Seine größte Stärke hat das Buch in der Betrachtung des ideellen Zugangs der Zeitgenossen zum Krieg und der ethischen Fragen, die sich daraus ergaben. Insbesondere das Spannungsverhältnis zwischen der gewaltfeindlichen Ausrichtung des Christentums und den Umdeutungen, die nötig waren, um dennoch Kämpfe unter christlichen Vorzeichen bis hin zu Glaubenskriegen wie den Kreuzzügen zu rechtfertigen, wird differenziert herausgearbeitet. Ein weiterer Pluspunkt ist, dass Clauss nie die Situation der Zivilbevölkerung aus dem Blick verliert (auch wenn – wie er ebenfalls aufzeigt – je nach Situation die Grenzen zu den Kämpfenden fließend sein konnten). So erfährt man auch, dass es von Personenkreisen, denen Kriege materielle Vorteile und zentrale Komponenten für ihr Selbstbild lieferten (ob nun Ritteradel oder Söldner), bis hin zu entschiedenen Kriegskritikern schon im Mittelalter Menschen mit ganz unterschiedlicher Haltung zu militärischer Gewalt gab.
Trotz aller geographischen und thematischen Sprunghaftigkeit kann man die Militärgeschichte des Mittelalters daher durchaus mit Gewinn lesen und dabei auch verblüffende Quellendetails entdecken (wie etwa die Tatsache, dass ein gewiefter Kämpfer am Geruch eines Pferdeapfels erkennt, dass mit Gerste gefütterte Streitrösser und nicht etwa harmlose, auf der Weide gehaltene Tiere in der Nähe sind).
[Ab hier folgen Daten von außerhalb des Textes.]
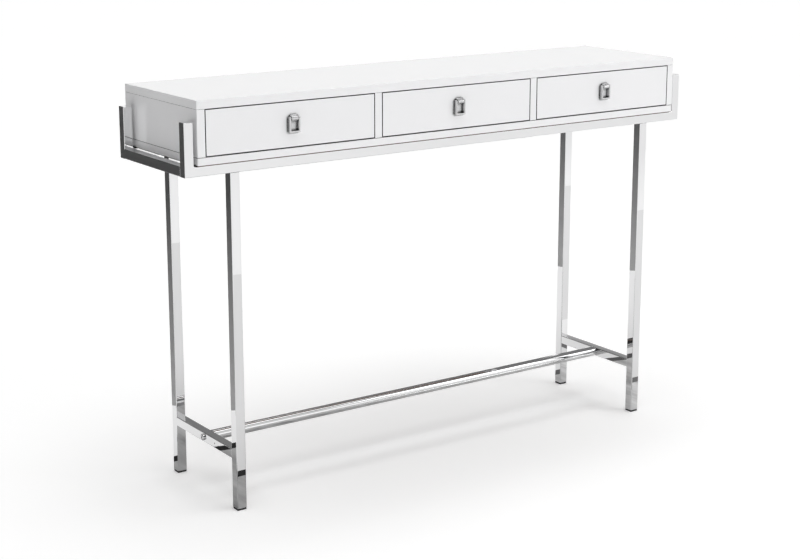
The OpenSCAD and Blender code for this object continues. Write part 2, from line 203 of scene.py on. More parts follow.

Es schadet aber eindeutig nichts, schon ein paar Grundkenntnisse über die Epoche mitzubringen, um das Geschilderte in einen umfassenderen Kontext einordnen zu können.
Leider hat das Lektorat hier und da Tipp- und Flüchtigkeitsfehler übersehen, die im Einzelfall irreführend wirken (z.B. ist die Angabe, der als Geschichtsschreiber der ottonischen Zeit bekannte Widukind von Corvey sei „nach 793“ gestorben – S. 35 – sachlich nicht völlig falsch, aber bei einer Person, die erst im 10. Jahrhundert überhaupt geboren ist, naturgemäß wenig aussagekräftig).
Martin Clauss: Militärgeschichte des Mittelalters. München, C.H. Beck, 2020, 128 Seiten.